Today’s comments from Mr Sarkozy and Ms Merkel come as Greek Prime Minister George Papandreou has named a new cabinet to muster support for painful economic reforms.

Current defence minister Evangelos Venizelos has been appointed finance minister.

Outgoing finance minister George Papaconstantinou will become environment minister in the reshuffle.

Mr Papandreou delayed the announcement of the new team late yesterday in what looked like a signal he was struggling to find a suitable person for the key financial post.

The political upheaval has pounded markets and drawn criticism from other European Union states, where policymakers dithered over how best to keep funding Greece and forestall a 'credit event' that could cause global economic havoc.

Three deputies have quit from Mr Papandreou's Socialist Party in as many days in protest at a five-year €28bn austerity package that the EU and International Monetary Fund have set as a condition for more aid.

Two of the three abandoned Mr Papandreou yesterday following a failed bid to form a ruling coalition with the conservative opposition.

They will be replaced with party loyalists, leaving the Prime Minister's thin parliamentary majority intact.

The protests against the measures, which include plans to raise €50bn through privatisations, have combined with political infighting and eurozone indecision to severely spook international markets.

EU must act now to make financial system more robust - IMF

Meanwhile, the IMF has said that the EU has little time left to resolve sovereign debt problems, amid rising concerns among investors and the public.

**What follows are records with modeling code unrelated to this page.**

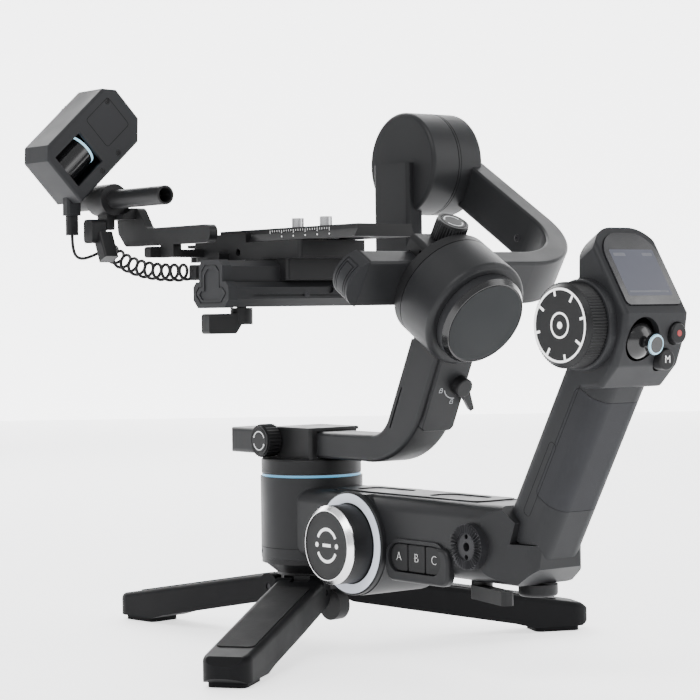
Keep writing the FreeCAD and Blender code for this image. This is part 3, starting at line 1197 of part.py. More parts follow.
def focus_drum():
    """Manual drive drum that shows in the case's window, along the case's length."""
    drum = rod(9.0, (WINDOW_X - WINDOW_HALF + 0.3, 11.2, 0), (WINDOW_X + WINDOW_HALF - 0.3, 11.2, 0))
    return placed(drum, FOCUS_FRAME)


def drive_gear():
    points = []
    pitch_radius = GEAR_MODULE * GEAR_TEETH / 2
    profile = ((-0.42, -1.0), (-0.18, 0.8), (0.18, 0.8), (0.42, -1.0))
    for i in range(GEAR_TEETH):
        for part_of_pitch, height in profile:
            angle = 2 * math.pi * (i + part_of_pitch) / GEAR_TEETH
            reach = pitch_radius + GEAR_MODULE * height
            points.append((GEAR_X + reach * math.cos(angle), GEAR_Z + reach * math.sin(angle)))
    gear = prism_y(points, FOCUS_DEPTH + 0.6, FOCUS_DEPTH + 9.0)
    axle = rod(2.55, (GEAR_X, FOCUS_DEPTH - 2, GEAR_Z), (GEAR_X, FOCUS_DEPTH + 10.5, GEAR_Z))
    return placed(gear.fuse(axle).removeSplitter(), FOCUS_FRAME)


def lead_plug():
    """Plug on the motor end of the lead, under the case."""
    x, y, top = LEAD_ROUTE[0]
    shell = rounded(box(x - 3.2, x + 3.2, y - 2.3, y + 2.3, top, top + 10.5), 1.5, Z_AXIS)
    tip = rounded(box(x - 2.4, x + 2.4, y - 1.2, y + 1.2, top + 10.4, top + 16.5), 0.8, Z_AXIS)
    return shell.fuse(tip).removeSplitter()


def base_plug():
    """Plug on the camera-base end of the curly cord."""
    x, y, z = CURL_ROUTE[-1]
    body = rounded(box(x, x + PLUG_LENGTH, y - 3.2, y + 3.2, z - 4.0, z + 4.0), 1.5, X_AXIS)
    tip = box(x + PLUG_LENGTH - 0.1, x + PLUG_LENGTH + 6.0, y - 1.4, y + 1.4, z - 3.2, z + 3.2)
    return body.fuse(tip).removeSplitter()


def focus_parts():
    save("rod_bracket", rod_bracket())
    save("motor_rod", motor_rod())
    save("rod_clamp", rod_clamp())
    save("rod_clamp_lever", rod_clamp_lever())
    save("focus_motor_case", focus_motor_body())
    save("focus_drum", focus_drum())
    save("drive_gear", drive_gear())
    save("cord_plugs", lead_plug(), base_plug())
    save("motor_lead", cord_tube(LEAD_ROUTE, CORD_WIRE / 2))
    save("curly_cord", cord_tube(CURL_ROUTE, CURL_RADIUS))


if __name__ == "__main__":
    os.makedirs("parts", exist_ok=True)
    handle_parts()
    grip_parts()
    head_parts()
    control_parts()
    handle_lock_parts()
    tripod_parts()
    pan_arm_parts()
    roll_arm_parts()
    camera_mount_parts()
    focus_parts()
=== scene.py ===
import math

import bmesh
import bpy
from mathutils import Matrix, Vector


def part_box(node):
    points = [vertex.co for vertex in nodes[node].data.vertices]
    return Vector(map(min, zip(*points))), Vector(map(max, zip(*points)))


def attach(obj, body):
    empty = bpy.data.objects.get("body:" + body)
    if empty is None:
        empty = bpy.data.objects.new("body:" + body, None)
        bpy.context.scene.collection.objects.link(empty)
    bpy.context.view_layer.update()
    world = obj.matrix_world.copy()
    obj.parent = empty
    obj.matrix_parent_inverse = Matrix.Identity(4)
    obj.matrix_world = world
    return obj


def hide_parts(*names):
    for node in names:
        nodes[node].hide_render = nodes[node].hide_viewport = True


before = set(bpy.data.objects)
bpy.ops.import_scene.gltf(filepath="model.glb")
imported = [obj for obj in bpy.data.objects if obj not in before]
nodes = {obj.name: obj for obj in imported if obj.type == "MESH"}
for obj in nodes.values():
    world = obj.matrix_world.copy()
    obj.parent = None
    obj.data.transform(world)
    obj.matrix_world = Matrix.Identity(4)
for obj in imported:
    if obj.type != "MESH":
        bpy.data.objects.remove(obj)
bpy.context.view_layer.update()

# ---- sizes -------------------------------------------------------------------

MM = 0.001
# Axes and mounting points of the CAD nodes, in mm.
GIMBAL_Z = 247.0
FOLLOW_Y, FOLLOW_Z = -62.5, 57.0
FOCUS_Y, FOCUS_Z = -224.0, 162.3
ROLL_KNOB_Y = -117.0
ROLL_KNOB_FOOT = 11.85 + 8.1
ROLL_KNOB_HEIGHT = 9.8
KEY_PITCH = 12.9
# How marks sit on a surface, in mm.
SINK = 0.02
LINE = 0.03
INK = 0.04
THICK_INK = 0.06
# Steps round a lathed ring.
RING_STEPS = 128
FINE_STEPS = 160
SMALL_STEPS = 72
SCREW_STEPS = 36
# Camera and stage, in metres and degrees; the lens is in mm.
LENS = 113.14
CAMERA_PLACE = (-0.6703, -0.9075, 0.170)
AZIMUTH = 37.5
DROP = 1.04
ROLL = 0.8
FLOOR_HALF = 6.0
FLOOR_DROP = 0.0002
BACKDROP_DISTANCE = 2.4
BACKDROP_HALF = 3.0
BACKDROP_HEIGHT = 3.0

X_AXIS = Vector((1, 0, 0))
Y_AXIS = Vector((0, 1, 0))
Z_AXIS = Vector((0, 0, 1))


def mm(*values):
    return Vector([value * MM for value in values])


# ---- materials ---------------------------------------------------------------


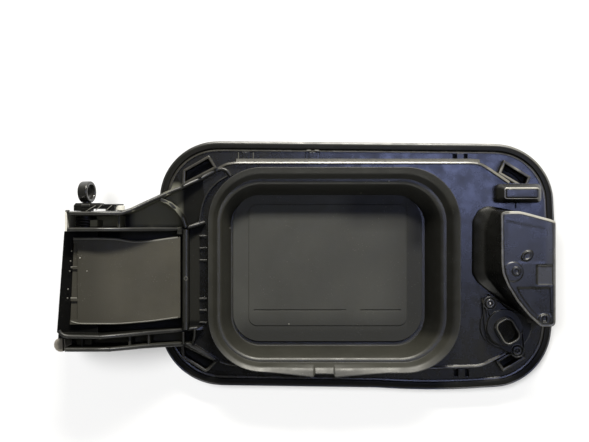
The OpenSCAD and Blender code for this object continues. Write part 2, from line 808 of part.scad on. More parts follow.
// Torsion spring: wire swept along a helix about the hinge axis
wire_r = 0.75;
coil_r = 5.1;
coil_turns = 3;
coil_steps = 20;
function coil_pt(k) =
    let (a = 360 * k * coil_turns, y = coil_y[0] + (coil_y[1] - coil_y[0]) * k)
    [axis_x + coil_r * cos(a), y, axis_z + coil_r * sin(a)];
function coil_path() = [for (i = [0:coil_turns * coil_steps]) coil_pt(i / (coil_turns * coil_steps))];
module hinge_spring() {
    path = coil_path();
    sides = 8;
    n = len(path);
    color("dimgray") polyhedron(
        points = [for (i = [0:n - 1])
            let (
                d = unit(path[min(i + 1, n - 1)] - path[max(i - 1, 0)]),
                out = unit([path[i][0] - axis_x, 0, path[i][2] - axis_z]),
                up = cross(d, out)
            )
            for (s = [0:sides - 1])
                let (a = 360 * s / sides)
                path[i] + wire_r * (out * cos(a) + up * sin(a))],
        faces = concat(
            [for (i = [0:n - 2]) for (s = [0:sides - 1])
                let (a = i * sides + s, b = i * sides + (s + 1) % sides)
                each [[a, b, a + sides], [b, b + sides, a + sides]]],
            [[for (s = [sides - 1:-1:0]) s]],
            [[for (s = [0:sides - 1]) (n - 1) * sides + s]]
        ),
        convexity = 6
    );
}

cap_t = 1.2;
module channel_cap() {
    color("white") translate([arm_end_x - fit_gap - cap_t, 20.2, arm_low + floor_t])
        cube([cap_t, 11.3, rail_top - arm_low - floor_t]);
}

module arm_bumper() {
    color([0.55, 0.52, 0.47]) difference() {
        translate([-172, -44.7, arm_low + floor_t]) cylinder(r = 4, h = 18);
        translate([-169.75, -60, 0]) cube([20, 30, 60]);
    }
}

module edge_clips() {
    color(dark_grey) for (c = clip_spots) {
        intersection() {
            translate([c[0] - 1.4, c[1] - 1.4, 0]) cube([2.8, 2.8, flange_top + 1]);
            crown(skin_t + fit_gap);
        }
        translate([c[0] - clip_tongue[0] / 2, c[1] - clip_tongue[1] / 2, flange_top + fit_gap])
            cube([clip_tongue[0], clip_tongue[1], 1.2]);
    }
}

outer_skin();
carrier_frame();
charge_seal();
floor_plate();
latch_cover();
buffer_block();
receiver_base();
latch_receiver();
receiver_collar();
receiver_screw_upper();
receiver_screw_lower();
hinge_pin();
pull_ring();
hinge_block();
lever_arm();
roller_axle();
stop_roller();
hinge_spring();
channel_cap();
arm_bumper();
edge_clips();
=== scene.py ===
# Inner side of a charging port door, lying on its outer face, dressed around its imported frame.
import json
import math

import bmesh
import bpy
import numpy as np
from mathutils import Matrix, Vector


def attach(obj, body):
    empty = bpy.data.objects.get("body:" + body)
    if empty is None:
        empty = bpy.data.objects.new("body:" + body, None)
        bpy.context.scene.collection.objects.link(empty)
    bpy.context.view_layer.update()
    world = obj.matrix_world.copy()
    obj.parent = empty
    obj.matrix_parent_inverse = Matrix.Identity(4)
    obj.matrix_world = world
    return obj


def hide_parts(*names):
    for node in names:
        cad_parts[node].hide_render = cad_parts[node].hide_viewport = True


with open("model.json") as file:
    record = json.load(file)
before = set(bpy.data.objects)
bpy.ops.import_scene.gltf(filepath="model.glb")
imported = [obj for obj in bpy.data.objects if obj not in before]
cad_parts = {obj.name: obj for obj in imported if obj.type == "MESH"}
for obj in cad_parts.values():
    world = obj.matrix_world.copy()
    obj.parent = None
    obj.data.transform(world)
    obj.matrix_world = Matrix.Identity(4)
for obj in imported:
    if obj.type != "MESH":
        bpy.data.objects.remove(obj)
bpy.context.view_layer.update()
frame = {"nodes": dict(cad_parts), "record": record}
nodes = frame["nodes"]
mm = 0.001
print("frame loaded:", len(nodes), "nodes")

# The camera stands straight above the door, where the photo was taken from
cameraSetup = {
    "centre": (-38.4, 26.1),  # point of the floor plan under the lens, mm
    "height": 610.0,
    "focal": 61.13,
    "sensor": 36.0,
    # the view's middle pixel, and a pixel's size in mm at a height in mm
    "middlePixel": (294.5, 221.0), "pixelSize": 0.6, "sizedAt": 10.0,
}


def linkNew(name, data):
    obj = bpy.data.objects.new(name, data)
    bpy.context.scene.collection.objects.link(obj)
    return obj


def makeCamera(setup):
    data = bpy.data.cameras.new("viewCamera")
    data.lens = setup["focal"]
    data.sensor_width = setup["sensor"]
    data.clip_start = 0.01
    camera = linkNew("viewCamera", data)
    camera.location = Vector((*setup["centre"], setup["height"])) * mm
    bpy.context.scene.camera = camera


makeCamera(cameraSetup)


# Grids, loops and profiles

def gridFaces(rows, cols, wrapRows=False, start=0):
    # Quads between neighbouring rows and columns of points that are numbered row by row; each
    # row is a closed ring.
    i, j = np.meshgrid(np.arange(rows if wrapRows else rows - 1), np.arange(cols), indexing="ij")
    below, beside = (i + 1) % rows, (j + 1) % cols
    quads = np.stack([i * cols + j, i * cols + beside, below * cols + beside, below * cols + j], axis=-1)
    return (quads.reshape(-1, 4) + start).tolist()


def openFaces(rows, cols):
    # Rings joined one to the next, the first and the last ring each closed by one face.
    ends = [list(range(cols)), list(range((rows - 1) * cols, rows * cols))]
    return gridFaces(rows, cols) + ends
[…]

'Policy-makers must act now to make the financial system more robust,' the IMF said in a report issued in Sao Paulo.

'The current window of opportunity to prepare the financial and economic system against potential systemic shocks, importantly by providing clarity on euro area-wide solutions to strains in the periphery, could close unexpectedly.'

The IMF noted that concerns about debt sustainability and support for adjustment efforts in the eurozone periphery had intensified, in an update of its April Global Financial Stability Report.

The IMF highlighted that worries about the bailed-out eurozone periphery economies of Greece, Ireland and Portugal have renewed the market's focus on the potential for contagion of shocks to banks.

Banking systems in core European countries, such as Germany and France, still have large exposures to peripheral countries, and the pace of banking system repair has been too slow, it warned.

A market shock could come from an unexpected sudden pick-up in risk aversion that 'leads market participants to narrow their tolerance for incomplete policy solutions.'

'It could also be closed by political developments, either because adjustment programs lose political support in debtor countries, or because populaces in creditor countries lose patience in continuing to finance those programs,' the IMF said.

'Thus, a more robust financial system, notably in Europe, is needed to gird against shocks.'

China weighed in again earlier today, with Vice Foreign Minister Fu Ying saying it was 'vitally important' Europe sorted out its debt mess.

Earlier this week, China's central bank said the European debt crisis could spread and worsen.

Chinese Premier Wen Jiabao visits Hungary, Britain and Germany next week and the European debt crisis is expected to be high on his agenda.

China has invested an estimated 25% of its $3.05 trillion foreign exchange reserves, the world's largest, in the euro.

The White House said it was monitoring the situation and that the Greek debt crisis was a headwind to the US economy.